Secondo questa logica, Le formiche della
città morta doveva dunque avere tre personaggi principali: due donne e un
uomo, che avrebbe rappresentato l’elemento di rottura tra le figure femminili.
Nel momento in cui una delle due attrici protagoniste non ha potuto più prendere
parte al film, ho deciso di cambiare la struttura della storia, concentrandomi con
maggiore decisione sulla vita del personaggio maschile e su quella che è la sua
personale parabola cristologica. Credo che in ogni mio futuro lavoro ci sarà almeno
un personaggio che seguirà una traiettoria simile. Tutti gli uomini nella loro vita
portano una croce e porre l’accento su questo aspetto è una cosa che mi
interessa molto.
A questo punto
interviene l’attore protagonista Simon Pietro Manzari, che si sofferma sulla lavorazione
del film, svoltasi all’insegna del work in progress, e sul suo rapporto con il regista: «Credo sia importante sottolineare
come l’opera abbia davvero preso forma facendola. Le modifiche e le
integrazioni apportate alla sceneggiatura durante le riprese sono state diverse.

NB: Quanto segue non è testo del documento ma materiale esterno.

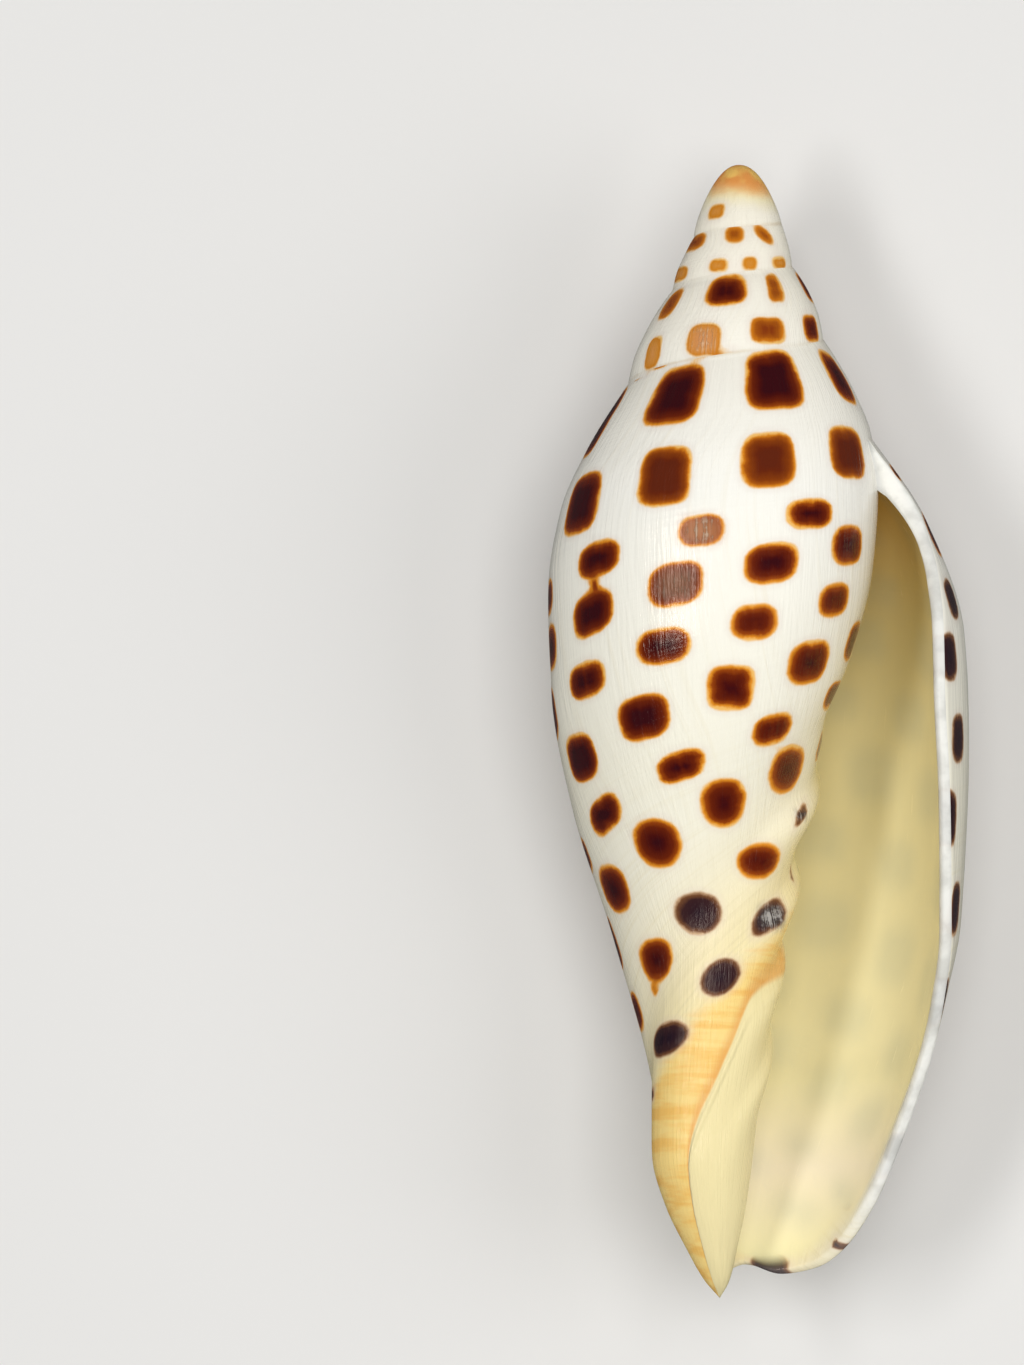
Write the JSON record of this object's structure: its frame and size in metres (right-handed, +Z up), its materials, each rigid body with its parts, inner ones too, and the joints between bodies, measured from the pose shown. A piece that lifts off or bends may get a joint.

Non c’era un vero e proprio copione precostituito da seguire alla lettera e in
più occasioni, ad esempio, mi è capitato di creare i dialoghi. Il tutto naturalmente
sotto la supervisione di Simone, con cui ci consultavamo di continuo mentre
giravamo e al quale spettava sempre l’ultima parola». Pur essendo il sesto di
sette figli di un uomo con alle spalle una decennale esperienza teatrale, Simon
Pietro fa il rapper con il gruppo Quarto Blocco e prima di Le formiche della città morta non aveva avuto esperienze professionali in ambito teatrale o
cinematografico. Eppure, fin dalle prime inquadrature del film, offre
un’interpretazione intensa e convincente. «Non è stato difficile», ammette: «Simone
ha costruito buona parte del suo lavoro e del personaggio principale su di me. Il
protagonista lo sentivo vicino e ciò mi ha senz’altro facilitato il compito, anche
se il film non è la storia della mia vita e sarebbe alquanto riduttivo dire che
mi sia limitato ad interpretare me stesso».
L’uso delle musiche ha
un ruolo molto importante. Hai pensato fin da subito a un forte legame tra il
mondo che volevi tratteggiare e il rap underground romano? Oppure anche questa
scelta è stata presa in un momento successivo?
Uno
dei miei principali punti di riferimento per il film è stato Accattone di Pasolini e quindi
inizialmente, per sottolineare la drammaticità degli eventi messi in scena,
volevo utilizzare la musica classica. Tra i compositori a cui in un primo
momento ho fatto ricorso c’erano Bach, Mozart, Debussy e Sciarrino. Nel montare
il film, mi sono però reso conto che questo tipo di soluzione non mi
soddisfaceva. Così ho pensato ad alcuni brani di musica elettronica e solo più
avanti è arrivato il rap. Prima di selezionare le musiche definitive ci sono
voluti dodici montaggi differenti. Cambiando le musiche, mi veniva naturale modificare
anche il ritmo e l’alternanza delle immagini ed è per questo che il montaggio, di
cui mi sono occupato con il direttore della fotografia Raoul Torresi, è durato
ben sette mesi e mezzo. Nella colonna sonora finale sono presenti diversi
artisti rap romani che hanno accettato di regalarmi alcuni loro pezzi. Anche
Federico Zampaglione mi ha offerto una sua canzone, L’inquietudine di esistere, eseguita dai Tiromancino in
collaborazione con Fabri Fibra.
Non deve essere stato semplice
trovare i finanziamenti necessari per un film del genere, sebbene si tratti di
una produzione a basso costo. Come sei riuscito a realizzare la prima parte
della tua trilogia sulla dipendenza?
Pur
non avendo una produzione alle spalle disposta a finanziare il progetto, ho
deciso ugualmente di provare a imbarcarmi in questa avventura. In pratica, mi
sono tuffato di testa senza vedere se c’era l’acqua sotto. Ho investito nel
film i pochi soldi che avevo da parte e ho chiesto a chiunque conoscevo dei
prestiti, riuscendo a ripagare tutti lavorando per due anni mentre mi dedicavo
al film. Poi a fase di montaggio già avviata da qualche mese, in un momento in
cui avevo terminato la disponibilità economica, fortunatamente è arrivato il
produttore Gregory J. Rossi della NeroFilm, che mi ha permesso di terminare la
post-produzione e con cui in questi mesi sto cercando tra molte difficoltà di
organizzare una distribuzione autonoma.